[WORK TO DO]: Print exactly those lines that run from the beginning of the data to the line bearing "towards it, +Z up.", inclusive.

[DATASET EXCERPT]:
********************
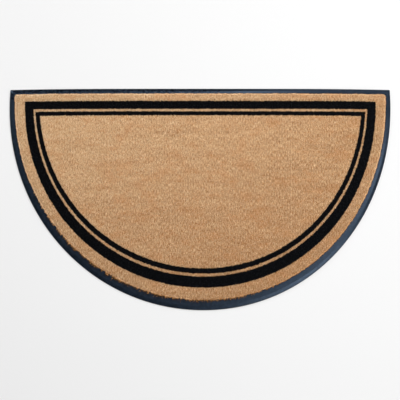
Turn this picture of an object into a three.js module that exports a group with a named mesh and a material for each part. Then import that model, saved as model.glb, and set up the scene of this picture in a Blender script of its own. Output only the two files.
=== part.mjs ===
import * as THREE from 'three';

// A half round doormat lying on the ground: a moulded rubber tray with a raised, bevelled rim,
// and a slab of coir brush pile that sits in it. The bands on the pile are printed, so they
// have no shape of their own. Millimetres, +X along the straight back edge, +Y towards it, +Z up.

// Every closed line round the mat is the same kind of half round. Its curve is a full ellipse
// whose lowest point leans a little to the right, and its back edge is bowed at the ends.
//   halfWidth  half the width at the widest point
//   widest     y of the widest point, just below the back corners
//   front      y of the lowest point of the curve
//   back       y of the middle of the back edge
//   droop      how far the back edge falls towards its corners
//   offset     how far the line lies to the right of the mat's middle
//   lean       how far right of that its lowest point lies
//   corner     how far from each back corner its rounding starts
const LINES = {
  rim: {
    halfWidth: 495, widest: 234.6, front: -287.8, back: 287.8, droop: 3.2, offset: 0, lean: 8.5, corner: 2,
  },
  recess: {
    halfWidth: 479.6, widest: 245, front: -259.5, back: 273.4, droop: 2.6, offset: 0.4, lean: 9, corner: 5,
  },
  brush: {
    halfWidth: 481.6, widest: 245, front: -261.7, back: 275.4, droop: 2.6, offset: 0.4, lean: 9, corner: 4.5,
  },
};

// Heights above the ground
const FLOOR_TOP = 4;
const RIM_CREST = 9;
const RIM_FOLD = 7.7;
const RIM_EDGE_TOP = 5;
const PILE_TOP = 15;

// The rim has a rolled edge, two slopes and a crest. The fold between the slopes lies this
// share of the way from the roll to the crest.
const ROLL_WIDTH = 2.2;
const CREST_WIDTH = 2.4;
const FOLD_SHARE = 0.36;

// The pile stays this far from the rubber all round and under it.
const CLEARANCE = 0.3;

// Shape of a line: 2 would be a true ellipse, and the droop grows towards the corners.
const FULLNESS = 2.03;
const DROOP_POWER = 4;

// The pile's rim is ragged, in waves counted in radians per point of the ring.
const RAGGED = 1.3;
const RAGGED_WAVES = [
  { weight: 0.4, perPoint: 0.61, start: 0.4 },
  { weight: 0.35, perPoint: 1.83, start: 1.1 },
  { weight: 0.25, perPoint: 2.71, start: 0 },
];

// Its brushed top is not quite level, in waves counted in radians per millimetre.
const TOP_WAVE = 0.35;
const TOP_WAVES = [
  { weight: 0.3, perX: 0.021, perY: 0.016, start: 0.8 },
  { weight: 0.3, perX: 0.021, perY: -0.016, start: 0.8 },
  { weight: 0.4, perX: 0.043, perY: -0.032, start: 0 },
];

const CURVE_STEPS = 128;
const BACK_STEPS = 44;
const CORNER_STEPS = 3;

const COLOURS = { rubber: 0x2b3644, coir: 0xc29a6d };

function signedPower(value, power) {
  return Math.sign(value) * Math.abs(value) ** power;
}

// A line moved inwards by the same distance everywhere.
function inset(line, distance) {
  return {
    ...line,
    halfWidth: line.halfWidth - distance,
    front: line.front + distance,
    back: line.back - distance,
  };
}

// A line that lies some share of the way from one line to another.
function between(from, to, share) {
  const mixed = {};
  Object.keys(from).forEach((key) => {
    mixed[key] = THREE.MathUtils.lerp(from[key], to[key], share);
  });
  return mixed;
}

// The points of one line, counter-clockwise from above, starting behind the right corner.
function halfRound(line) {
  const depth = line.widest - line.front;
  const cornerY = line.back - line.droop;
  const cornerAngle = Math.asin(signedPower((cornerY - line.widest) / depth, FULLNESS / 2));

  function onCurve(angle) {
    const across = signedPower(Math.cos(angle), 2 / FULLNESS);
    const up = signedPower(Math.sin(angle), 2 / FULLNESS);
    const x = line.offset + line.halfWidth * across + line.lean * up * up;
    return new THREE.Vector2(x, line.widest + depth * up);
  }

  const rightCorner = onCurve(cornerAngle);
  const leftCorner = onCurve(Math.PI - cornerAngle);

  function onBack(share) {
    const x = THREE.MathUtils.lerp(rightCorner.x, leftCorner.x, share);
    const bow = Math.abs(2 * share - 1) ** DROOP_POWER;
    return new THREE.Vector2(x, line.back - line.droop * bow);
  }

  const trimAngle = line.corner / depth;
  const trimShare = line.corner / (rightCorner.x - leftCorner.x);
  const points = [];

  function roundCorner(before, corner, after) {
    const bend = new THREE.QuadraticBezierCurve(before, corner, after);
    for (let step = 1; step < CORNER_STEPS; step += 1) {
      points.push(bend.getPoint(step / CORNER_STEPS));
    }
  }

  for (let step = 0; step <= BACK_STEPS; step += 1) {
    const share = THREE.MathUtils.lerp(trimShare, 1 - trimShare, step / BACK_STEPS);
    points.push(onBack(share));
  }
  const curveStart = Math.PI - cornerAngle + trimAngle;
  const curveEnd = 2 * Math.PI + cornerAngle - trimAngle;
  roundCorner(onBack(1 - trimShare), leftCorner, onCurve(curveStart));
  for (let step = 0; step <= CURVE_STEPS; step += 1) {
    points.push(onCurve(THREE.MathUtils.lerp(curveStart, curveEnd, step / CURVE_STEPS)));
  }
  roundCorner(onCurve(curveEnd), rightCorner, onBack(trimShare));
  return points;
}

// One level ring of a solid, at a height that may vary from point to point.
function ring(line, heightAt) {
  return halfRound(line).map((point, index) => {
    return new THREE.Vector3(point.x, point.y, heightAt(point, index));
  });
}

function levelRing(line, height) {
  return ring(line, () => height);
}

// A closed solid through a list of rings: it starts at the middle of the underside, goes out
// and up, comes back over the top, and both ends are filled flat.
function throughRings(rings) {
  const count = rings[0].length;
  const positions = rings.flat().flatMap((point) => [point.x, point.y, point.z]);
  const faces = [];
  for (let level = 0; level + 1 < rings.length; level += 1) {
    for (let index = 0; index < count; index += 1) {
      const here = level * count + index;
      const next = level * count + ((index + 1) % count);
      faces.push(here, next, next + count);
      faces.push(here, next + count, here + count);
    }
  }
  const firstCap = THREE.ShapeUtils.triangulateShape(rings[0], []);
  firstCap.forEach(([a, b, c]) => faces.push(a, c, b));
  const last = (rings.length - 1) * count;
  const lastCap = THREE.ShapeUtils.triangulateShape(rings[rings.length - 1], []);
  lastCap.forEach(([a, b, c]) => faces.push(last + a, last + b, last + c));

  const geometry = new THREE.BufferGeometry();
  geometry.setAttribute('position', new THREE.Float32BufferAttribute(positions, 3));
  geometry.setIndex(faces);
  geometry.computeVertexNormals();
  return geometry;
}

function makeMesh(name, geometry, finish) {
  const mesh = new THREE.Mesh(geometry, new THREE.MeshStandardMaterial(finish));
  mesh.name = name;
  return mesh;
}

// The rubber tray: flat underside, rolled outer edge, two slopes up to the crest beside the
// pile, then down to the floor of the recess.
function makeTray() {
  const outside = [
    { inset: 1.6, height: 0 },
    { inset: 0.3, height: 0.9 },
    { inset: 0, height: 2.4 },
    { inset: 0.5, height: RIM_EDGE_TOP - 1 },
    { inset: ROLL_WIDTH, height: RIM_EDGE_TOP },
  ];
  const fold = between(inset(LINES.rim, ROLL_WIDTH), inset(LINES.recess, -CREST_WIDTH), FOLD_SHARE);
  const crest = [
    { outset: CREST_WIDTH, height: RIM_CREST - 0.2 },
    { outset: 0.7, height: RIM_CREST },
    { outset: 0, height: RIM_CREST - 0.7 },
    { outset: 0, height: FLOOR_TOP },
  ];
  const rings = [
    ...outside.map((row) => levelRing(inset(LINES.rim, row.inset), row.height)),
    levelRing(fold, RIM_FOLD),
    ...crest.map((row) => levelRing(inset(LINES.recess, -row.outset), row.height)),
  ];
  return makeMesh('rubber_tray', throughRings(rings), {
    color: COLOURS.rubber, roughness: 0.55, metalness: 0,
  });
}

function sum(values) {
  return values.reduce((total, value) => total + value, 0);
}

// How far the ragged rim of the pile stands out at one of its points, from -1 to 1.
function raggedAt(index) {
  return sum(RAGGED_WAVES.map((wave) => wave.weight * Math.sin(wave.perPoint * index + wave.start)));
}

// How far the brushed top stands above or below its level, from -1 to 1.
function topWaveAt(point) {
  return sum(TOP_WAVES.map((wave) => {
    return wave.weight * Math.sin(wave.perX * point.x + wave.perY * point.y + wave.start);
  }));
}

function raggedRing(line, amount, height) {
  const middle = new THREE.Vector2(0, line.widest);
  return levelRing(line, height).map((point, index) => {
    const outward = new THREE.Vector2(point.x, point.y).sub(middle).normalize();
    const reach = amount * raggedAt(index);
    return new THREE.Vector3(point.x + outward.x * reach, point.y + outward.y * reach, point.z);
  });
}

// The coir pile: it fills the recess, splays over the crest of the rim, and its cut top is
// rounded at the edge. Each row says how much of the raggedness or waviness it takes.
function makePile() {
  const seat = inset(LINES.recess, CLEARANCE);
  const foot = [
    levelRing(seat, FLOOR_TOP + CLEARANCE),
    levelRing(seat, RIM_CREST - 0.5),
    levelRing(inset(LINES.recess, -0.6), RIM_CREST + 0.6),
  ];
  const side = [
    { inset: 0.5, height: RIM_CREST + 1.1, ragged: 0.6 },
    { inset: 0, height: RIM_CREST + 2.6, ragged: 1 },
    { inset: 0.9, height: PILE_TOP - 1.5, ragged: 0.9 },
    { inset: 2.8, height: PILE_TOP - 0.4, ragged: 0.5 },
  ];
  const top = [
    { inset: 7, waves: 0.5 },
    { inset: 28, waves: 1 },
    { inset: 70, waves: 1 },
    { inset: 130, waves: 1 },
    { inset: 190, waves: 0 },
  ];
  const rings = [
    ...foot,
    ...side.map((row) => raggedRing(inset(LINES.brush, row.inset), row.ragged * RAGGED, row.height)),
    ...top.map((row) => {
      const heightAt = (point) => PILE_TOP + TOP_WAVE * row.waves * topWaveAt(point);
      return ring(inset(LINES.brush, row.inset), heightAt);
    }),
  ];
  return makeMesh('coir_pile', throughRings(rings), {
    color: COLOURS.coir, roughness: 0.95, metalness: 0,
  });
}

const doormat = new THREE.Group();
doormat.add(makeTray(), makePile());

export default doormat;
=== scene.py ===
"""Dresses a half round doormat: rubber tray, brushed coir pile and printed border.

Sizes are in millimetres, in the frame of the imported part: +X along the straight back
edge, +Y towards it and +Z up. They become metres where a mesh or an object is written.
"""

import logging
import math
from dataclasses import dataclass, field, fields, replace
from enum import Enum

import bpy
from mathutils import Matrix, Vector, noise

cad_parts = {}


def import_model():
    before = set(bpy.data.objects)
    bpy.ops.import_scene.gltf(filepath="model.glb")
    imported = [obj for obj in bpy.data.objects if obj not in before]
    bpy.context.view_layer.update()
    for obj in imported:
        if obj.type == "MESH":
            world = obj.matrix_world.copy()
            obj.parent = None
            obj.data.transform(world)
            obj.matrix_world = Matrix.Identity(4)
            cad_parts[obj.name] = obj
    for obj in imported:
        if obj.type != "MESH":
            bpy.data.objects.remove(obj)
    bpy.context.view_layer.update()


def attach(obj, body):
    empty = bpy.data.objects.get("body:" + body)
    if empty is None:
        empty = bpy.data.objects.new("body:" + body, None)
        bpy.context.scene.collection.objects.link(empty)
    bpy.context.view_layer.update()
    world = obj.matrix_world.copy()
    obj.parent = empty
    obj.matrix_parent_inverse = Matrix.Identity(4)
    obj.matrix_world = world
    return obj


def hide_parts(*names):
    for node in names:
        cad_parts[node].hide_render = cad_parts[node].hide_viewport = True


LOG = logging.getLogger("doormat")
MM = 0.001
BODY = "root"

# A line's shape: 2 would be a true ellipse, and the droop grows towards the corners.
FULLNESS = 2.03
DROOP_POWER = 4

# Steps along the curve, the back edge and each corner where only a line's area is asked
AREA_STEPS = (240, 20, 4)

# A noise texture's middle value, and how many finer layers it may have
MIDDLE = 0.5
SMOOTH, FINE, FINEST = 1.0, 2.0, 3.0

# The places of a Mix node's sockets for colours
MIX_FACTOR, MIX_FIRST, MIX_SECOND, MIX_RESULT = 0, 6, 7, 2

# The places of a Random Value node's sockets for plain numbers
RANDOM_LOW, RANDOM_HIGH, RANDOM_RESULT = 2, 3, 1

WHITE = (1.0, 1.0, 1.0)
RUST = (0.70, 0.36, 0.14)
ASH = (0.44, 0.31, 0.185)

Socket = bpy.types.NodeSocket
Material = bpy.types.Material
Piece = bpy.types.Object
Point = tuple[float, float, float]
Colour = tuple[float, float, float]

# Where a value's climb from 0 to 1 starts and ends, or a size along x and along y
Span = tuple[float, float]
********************
[REPLY TO THE TASK]:
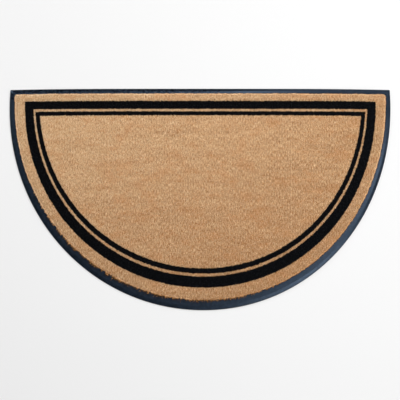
Turn this picture of an object into a three.js module that exports a group with a named mesh and a material for each part. Then import that model, saved as model.glb, and set up the scene of this picture in a Blender script of its own. Output only the two files.
=== part.mjs ===
import * as THREE from 'three';

// A half round doormat lying on the ground: a moulded rubber tray with a raised, bevelled rim,
// and a slab of coir brush pile that sits in it. The bands on the pile are printed, so they
// have no shape of their own. Millimetres, +X along the straight back edge, +Y towards it, +Z up.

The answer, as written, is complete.